§ **Task goal**:
Starting at the line that contains "Keep writing the FreeCAD", reproduce each line exactly up to and including the line that contains "return line, marks[-1]". Reproduce nothing else.

====

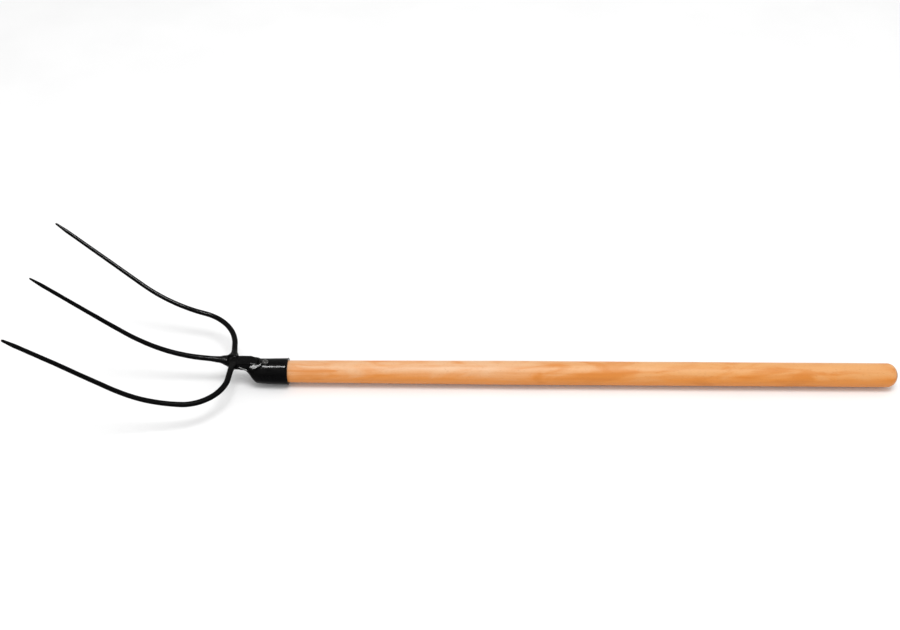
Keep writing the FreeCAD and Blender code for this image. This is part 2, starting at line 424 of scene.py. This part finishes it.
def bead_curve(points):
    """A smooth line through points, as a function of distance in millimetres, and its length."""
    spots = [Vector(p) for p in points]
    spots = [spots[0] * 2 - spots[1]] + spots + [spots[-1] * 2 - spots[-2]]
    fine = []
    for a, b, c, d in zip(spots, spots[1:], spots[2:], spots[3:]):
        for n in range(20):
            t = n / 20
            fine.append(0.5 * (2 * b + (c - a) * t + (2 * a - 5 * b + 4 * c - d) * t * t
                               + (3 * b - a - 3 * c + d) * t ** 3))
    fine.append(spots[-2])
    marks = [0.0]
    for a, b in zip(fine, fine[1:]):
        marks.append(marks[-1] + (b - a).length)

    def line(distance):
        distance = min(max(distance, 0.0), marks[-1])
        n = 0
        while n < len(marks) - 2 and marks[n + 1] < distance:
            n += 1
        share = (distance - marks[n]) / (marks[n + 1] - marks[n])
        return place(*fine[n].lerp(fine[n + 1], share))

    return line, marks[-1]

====

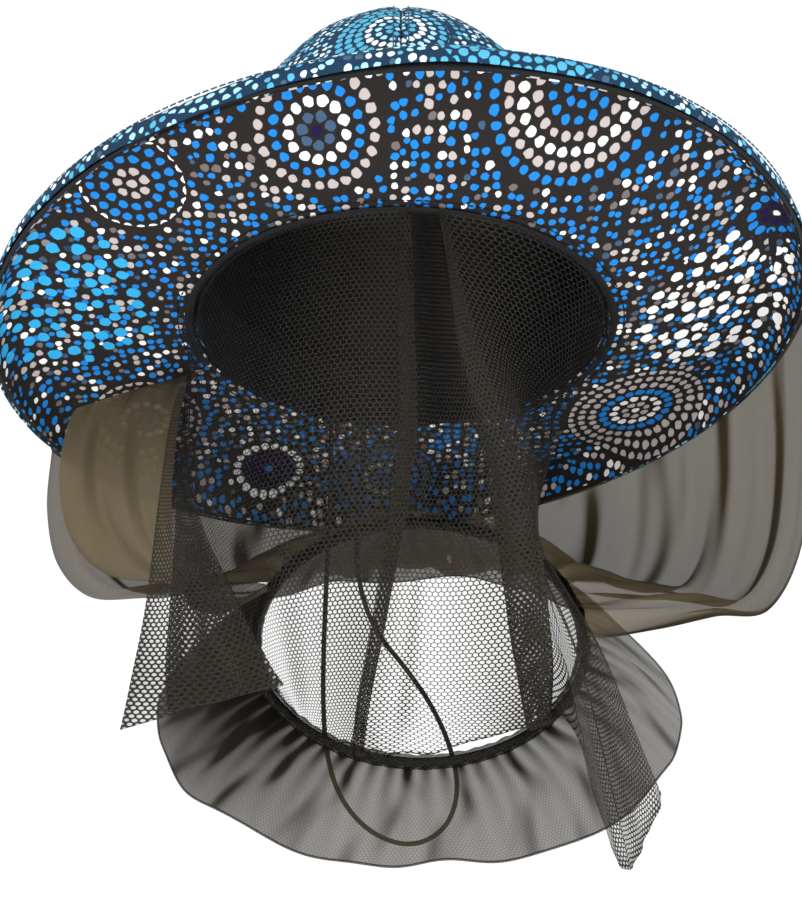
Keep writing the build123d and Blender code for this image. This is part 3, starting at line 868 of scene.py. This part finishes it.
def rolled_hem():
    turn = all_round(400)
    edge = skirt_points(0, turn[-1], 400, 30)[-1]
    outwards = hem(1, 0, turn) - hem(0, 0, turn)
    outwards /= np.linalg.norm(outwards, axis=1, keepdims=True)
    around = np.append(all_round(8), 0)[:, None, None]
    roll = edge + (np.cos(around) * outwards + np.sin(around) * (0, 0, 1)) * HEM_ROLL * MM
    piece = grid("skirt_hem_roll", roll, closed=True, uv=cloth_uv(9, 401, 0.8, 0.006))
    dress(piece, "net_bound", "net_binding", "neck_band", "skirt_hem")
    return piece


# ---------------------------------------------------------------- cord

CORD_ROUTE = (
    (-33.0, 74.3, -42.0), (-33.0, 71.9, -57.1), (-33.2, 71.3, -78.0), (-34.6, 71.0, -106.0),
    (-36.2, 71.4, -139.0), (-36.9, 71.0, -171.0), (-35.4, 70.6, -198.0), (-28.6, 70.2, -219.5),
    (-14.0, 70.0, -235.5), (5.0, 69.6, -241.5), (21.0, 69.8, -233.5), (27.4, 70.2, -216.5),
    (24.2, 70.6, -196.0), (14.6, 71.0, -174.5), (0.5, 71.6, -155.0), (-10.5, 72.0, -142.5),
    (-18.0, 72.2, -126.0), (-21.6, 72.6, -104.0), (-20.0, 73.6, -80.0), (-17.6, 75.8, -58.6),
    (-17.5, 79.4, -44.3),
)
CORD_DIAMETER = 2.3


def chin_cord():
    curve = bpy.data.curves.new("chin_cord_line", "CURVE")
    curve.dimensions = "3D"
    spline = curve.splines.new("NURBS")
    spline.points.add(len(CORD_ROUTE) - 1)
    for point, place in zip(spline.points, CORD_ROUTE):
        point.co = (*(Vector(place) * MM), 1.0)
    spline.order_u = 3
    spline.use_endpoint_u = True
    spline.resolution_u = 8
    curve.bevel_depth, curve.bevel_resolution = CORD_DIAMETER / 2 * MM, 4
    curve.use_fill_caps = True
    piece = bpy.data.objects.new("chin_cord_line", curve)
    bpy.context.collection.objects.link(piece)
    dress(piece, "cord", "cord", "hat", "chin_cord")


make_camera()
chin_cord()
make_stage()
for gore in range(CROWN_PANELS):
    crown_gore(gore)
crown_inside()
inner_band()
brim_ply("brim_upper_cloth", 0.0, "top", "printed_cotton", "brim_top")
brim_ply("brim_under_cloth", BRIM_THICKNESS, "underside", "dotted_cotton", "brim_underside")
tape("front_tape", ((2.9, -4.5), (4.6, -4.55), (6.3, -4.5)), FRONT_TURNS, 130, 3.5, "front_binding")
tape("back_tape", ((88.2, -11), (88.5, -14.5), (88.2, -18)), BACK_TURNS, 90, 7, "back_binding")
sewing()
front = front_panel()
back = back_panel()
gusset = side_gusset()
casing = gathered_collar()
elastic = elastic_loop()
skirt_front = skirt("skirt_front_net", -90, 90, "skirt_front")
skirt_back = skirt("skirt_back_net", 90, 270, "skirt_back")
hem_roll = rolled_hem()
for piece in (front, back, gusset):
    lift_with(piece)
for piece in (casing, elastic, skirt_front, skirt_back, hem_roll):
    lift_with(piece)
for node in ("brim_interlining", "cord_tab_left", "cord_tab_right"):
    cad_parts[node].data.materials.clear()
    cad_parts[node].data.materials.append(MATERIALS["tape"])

====

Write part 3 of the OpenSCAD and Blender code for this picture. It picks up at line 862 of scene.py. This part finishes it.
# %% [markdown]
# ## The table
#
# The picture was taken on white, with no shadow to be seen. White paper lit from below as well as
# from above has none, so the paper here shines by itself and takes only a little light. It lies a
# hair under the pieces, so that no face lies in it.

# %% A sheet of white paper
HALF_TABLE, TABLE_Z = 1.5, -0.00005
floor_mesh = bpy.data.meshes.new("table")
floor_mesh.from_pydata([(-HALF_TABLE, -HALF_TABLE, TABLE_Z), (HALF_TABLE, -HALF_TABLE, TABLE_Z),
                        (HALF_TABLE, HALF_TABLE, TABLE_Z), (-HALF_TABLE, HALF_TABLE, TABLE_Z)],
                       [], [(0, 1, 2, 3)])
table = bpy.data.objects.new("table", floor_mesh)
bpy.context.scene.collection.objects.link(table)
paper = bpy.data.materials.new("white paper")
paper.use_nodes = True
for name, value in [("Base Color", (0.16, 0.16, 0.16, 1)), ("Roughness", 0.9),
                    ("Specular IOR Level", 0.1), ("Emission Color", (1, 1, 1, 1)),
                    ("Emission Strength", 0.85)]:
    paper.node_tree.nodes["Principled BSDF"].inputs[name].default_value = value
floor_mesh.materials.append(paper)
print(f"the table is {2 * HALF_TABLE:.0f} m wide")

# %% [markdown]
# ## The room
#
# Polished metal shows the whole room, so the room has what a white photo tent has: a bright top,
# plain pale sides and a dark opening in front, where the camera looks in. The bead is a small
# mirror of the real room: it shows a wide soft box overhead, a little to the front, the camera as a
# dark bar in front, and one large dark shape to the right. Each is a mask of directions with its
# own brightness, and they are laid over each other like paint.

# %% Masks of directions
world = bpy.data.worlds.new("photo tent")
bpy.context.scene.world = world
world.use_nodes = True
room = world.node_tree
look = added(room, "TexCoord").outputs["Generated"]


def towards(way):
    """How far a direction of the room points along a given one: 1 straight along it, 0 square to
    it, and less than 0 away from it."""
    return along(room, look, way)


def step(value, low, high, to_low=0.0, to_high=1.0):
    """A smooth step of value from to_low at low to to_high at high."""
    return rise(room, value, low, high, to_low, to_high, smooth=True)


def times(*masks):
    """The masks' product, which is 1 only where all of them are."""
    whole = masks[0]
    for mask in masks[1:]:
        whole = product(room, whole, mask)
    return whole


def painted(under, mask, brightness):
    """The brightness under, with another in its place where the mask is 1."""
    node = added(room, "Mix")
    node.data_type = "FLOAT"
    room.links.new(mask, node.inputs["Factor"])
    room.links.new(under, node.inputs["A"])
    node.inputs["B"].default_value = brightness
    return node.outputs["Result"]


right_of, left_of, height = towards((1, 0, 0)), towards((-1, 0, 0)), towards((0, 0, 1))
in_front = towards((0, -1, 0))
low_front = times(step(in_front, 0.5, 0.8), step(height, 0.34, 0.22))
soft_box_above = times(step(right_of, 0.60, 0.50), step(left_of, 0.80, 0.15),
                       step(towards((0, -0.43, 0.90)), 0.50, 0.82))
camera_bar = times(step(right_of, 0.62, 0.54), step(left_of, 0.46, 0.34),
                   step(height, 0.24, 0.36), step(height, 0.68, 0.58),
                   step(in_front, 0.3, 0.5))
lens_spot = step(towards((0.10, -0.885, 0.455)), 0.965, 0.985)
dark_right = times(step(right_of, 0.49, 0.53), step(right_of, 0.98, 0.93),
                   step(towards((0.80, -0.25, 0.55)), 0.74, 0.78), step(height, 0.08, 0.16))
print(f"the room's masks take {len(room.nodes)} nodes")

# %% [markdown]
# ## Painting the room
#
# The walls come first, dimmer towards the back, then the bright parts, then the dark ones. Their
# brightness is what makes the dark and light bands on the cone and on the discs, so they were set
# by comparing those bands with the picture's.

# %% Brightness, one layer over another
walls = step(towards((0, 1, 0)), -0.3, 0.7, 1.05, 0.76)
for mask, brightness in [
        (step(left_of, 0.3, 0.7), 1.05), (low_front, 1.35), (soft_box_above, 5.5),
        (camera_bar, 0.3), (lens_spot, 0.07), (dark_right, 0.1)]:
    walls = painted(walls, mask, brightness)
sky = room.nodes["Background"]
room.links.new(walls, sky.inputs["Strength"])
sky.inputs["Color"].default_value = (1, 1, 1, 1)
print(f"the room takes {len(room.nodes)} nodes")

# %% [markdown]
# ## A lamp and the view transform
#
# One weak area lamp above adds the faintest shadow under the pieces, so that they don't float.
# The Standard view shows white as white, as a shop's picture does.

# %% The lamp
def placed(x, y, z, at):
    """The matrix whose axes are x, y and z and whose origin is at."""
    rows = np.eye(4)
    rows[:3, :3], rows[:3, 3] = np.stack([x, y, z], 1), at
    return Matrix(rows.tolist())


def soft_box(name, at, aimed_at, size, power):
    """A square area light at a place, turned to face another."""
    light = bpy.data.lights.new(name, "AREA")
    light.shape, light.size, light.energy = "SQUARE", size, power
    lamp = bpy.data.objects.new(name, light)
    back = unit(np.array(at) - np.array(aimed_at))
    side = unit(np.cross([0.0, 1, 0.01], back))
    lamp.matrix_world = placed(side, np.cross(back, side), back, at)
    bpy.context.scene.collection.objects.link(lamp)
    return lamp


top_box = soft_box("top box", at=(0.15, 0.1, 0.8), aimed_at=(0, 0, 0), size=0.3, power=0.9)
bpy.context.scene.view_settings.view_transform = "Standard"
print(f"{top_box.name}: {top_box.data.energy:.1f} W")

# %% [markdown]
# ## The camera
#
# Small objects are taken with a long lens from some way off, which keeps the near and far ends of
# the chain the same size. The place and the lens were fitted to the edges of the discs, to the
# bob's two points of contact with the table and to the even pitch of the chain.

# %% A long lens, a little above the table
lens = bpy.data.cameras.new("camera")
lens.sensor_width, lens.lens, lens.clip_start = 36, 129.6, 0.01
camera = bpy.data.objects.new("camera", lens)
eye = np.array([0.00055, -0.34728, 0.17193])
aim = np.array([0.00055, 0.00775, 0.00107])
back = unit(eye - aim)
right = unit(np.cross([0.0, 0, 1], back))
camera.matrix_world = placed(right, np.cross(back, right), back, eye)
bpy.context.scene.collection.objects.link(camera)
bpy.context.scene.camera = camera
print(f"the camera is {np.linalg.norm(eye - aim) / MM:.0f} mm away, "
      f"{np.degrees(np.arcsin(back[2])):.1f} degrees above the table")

====

§ **Problem solution**:
Keep writing the FreeCAD and Blender code for this image. This is part 2, starting at line 424 of scene.py. This part finishes it.
def bead_curve(points):
    """A smooth line through points, as a function of distance in millimetres, and its length."""
    spots = [Vector(p) for p in points]
    spots = [spots[0] * 2 - spots[1]] + spots + [spots[-1] * 2 - spots[-2]]
    fine = []
    for a, b, c, d in zip(spots, spots[1:], spots[2:], spots[3:]):
        for n in range(20):
            t = n / 20
            fine.append(0.5 * (2 * b + (c - a) * t + (2 * a - 5 * b + 4 * c - d) * t * t
                               + (3 * b - a - 3 * c + d) * t ** 3))
    fine.append(spots[-2])
    marks = [0.0]
    for a, b in zip(fine, fine[1:]):
        marks.append(marks[-1] + (b - a).length)

    def line(distance):
        distance = min(max(distance, 0.0), marks[-1])
        n = 0
        while n < len(marks) - 2 and marks[n + 1] < distance:
            n += 1
        share = (distance - marks[n]) / (marks[n + 1] - marks[n])
        return place(*fine[n].lerp(fine[n + 1], share))

    return line, marks[-1]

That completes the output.